A new survey of Nebraska’s business leaders and supply managers finds the state following the regional trend by posting economic losses during December.
Creighton University economist Ernie Goss says the Husker State’s numbers mirrored those of the Midwest overall.
“This economy is slowing down, that’s slowing growth and we’re seeing it in almost all of the nine states in the region,” Goss says. “Our leading economic indicator for the month of December is below growth neutral for the fifth time in the past six months.”
While legislation passed in Congress this week to reverse the so-called fiscal cliff of higher taxes and budget cuts, Goss says it’s too little, too late, and the lack of progress in Washington made many business owners skittish.
“There is a lot of what I would call economic craziness out there,” Goss says, “and a lot of it’s coming about because of some bad legislation and a lack of any leadership, either from the president or from Congress.”

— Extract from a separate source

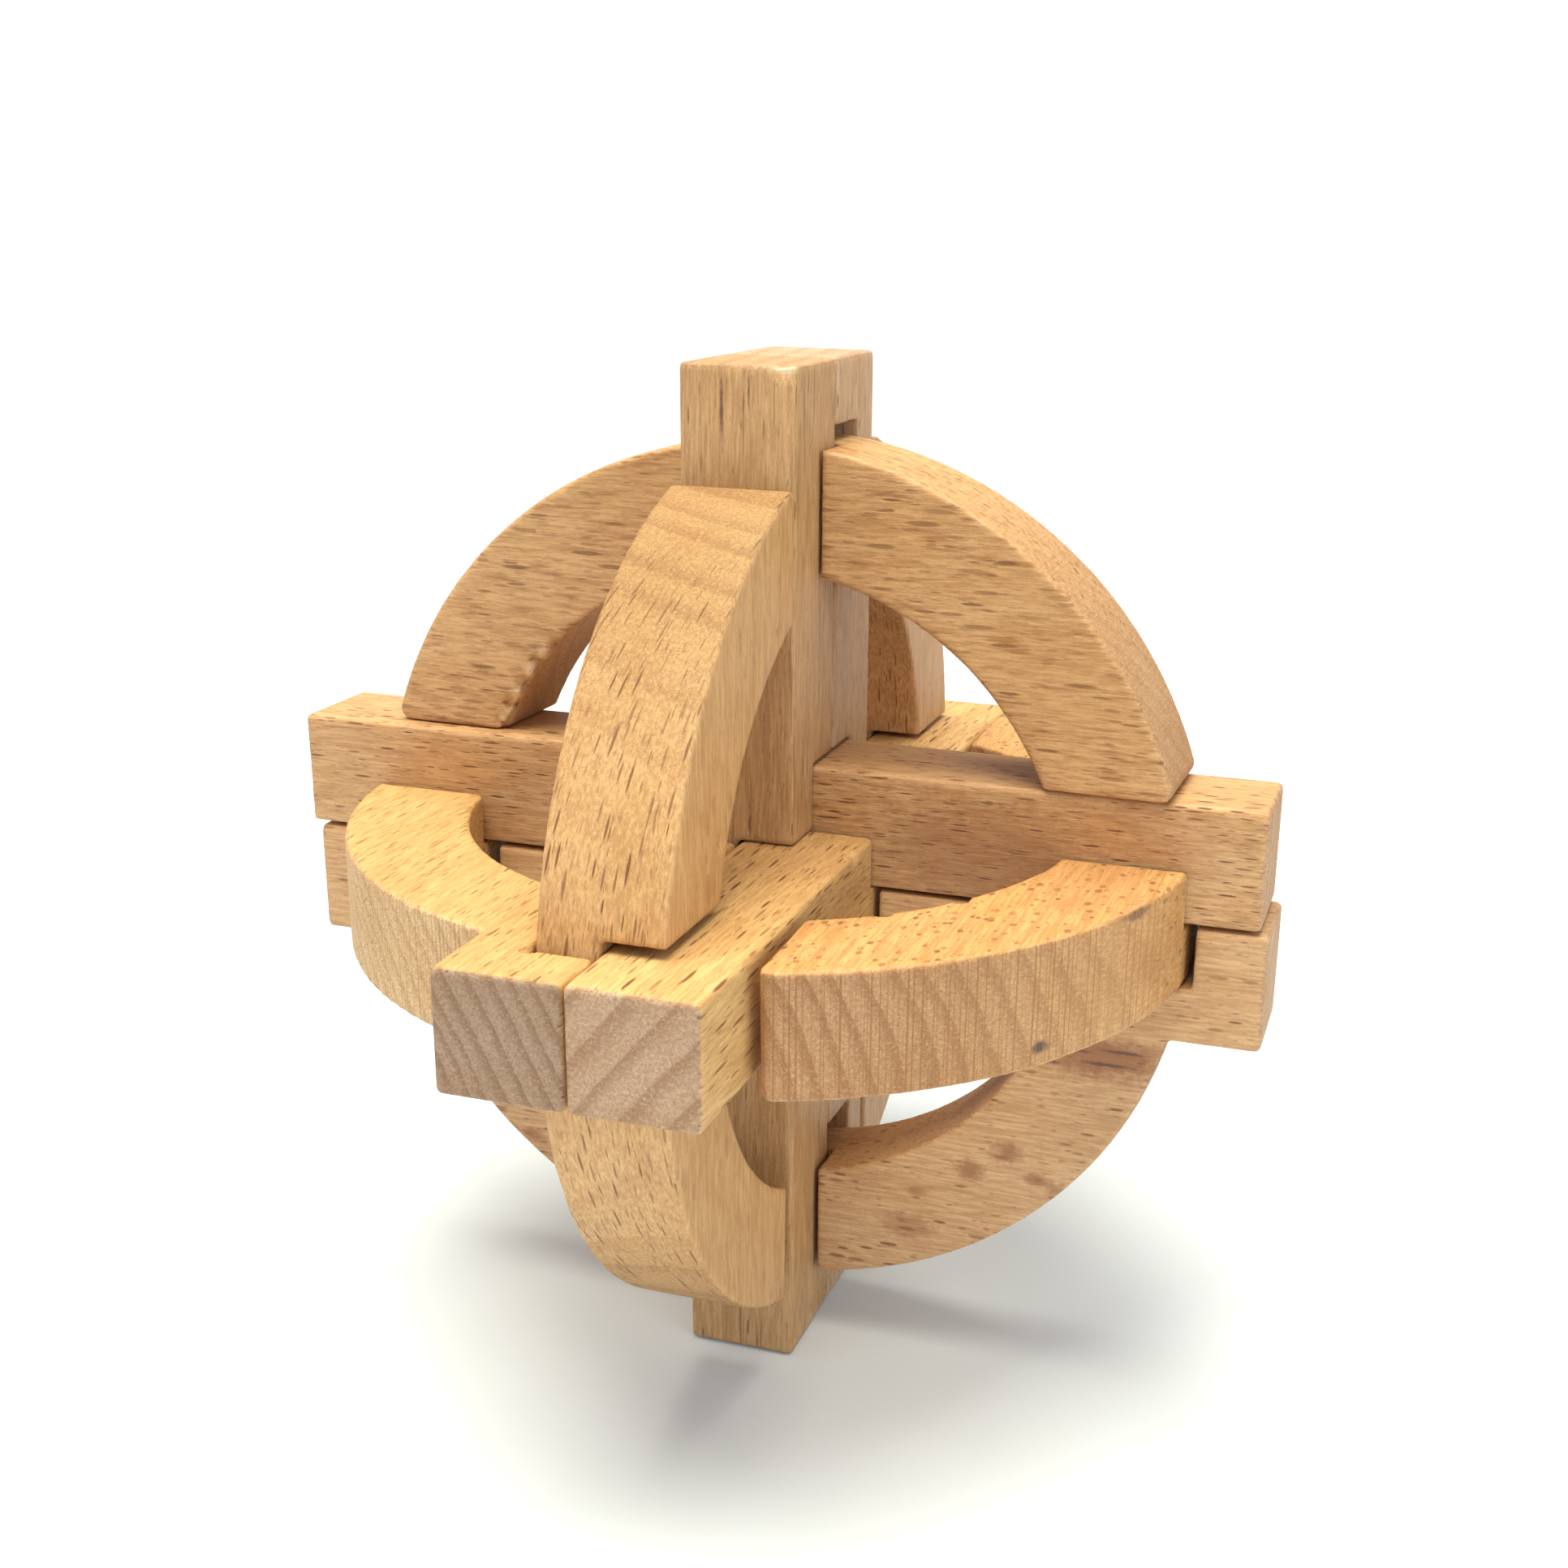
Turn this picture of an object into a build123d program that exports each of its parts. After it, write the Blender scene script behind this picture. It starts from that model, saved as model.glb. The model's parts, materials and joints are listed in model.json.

Nebraska was one of only three states in the region to expand its labor force over the last year. Despite growth in the labor market by 10,000 jobs, Goss says Nebraska added jobs at a pace that reduced its unemployment rate to the second lowest in the nation. Since the national economic recovery began in July 2009, Nebraska has gained almost 3,000 manufacturing jobs.
New elements of the federal health care reform act are taking effect in the new year, which Goss says has forced some Midwestern business owners to take extreme measures.
Goss says, “We’re having reports of businesses in the nine-state region dividing up into two companies so they’re not subject to health care reform laws which go into effect for those who are over 50 and above in terms of employees.”
Goss says the Creighton surveys over the past several months point to slow-to-no job gains for the first half of 2013 for both manufacturing and non-manufacturing.